Here is where it gets complicated and I am getting confused.

We have 4 REFORMAT nodes that need to use these lookups - they all extend off of an abstract class that extends DataRecordTransform. The abtract class has an init() method that initializes all the LookupTable objects when the first node class calls init() and then the last node’s class has its own finished() method that calls LookupTable.free() to clear everything.

Currently, each node class has its own set of Lookup and DataRecord objects (stored in private Map instance members in the base class), initialized in their init() methods (they all call super.init() to make sure LookupTable was initialized!). This means that each node has its own Lookup cache? If I’m looking at this right, node 1 could cache, say, 100 results that I could use in node 2, but node 2 will have its own Lookup object and also store those 100 results.

I could give them a common set by creating static class Map members in my base class instead, but I’m concerned if I do that I could end up with bad lookup results if two nodes are trying to use the same Lookup/DataRecord objects at the same time (this doesn’t seem to be an issue with a single node by the example code?).

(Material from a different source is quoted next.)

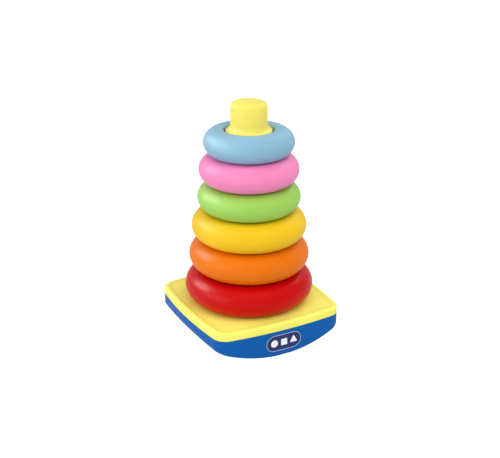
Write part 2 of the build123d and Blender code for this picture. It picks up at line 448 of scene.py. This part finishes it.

If I don’t do this, there doesn’t seem to be a way to clear a Lookup object (since DBLookup.close() is not an interface method of Lookup) and you can’t get a Lookup object from its enclosing LookupTable object. Does this mean that each Lookup with its cache remains until I call LookupTable.free() at the very end?? So far I haven’t run out of memory, but I could see it maybe being a problem for bigger lookups.

Hope the above makes sense! I am pretty happy with the speed up, but am worried that I could get out-of-memory using my current solution or run into multithreading issues if I try to use the same Lookup/DataRecord objects in 4 nodes.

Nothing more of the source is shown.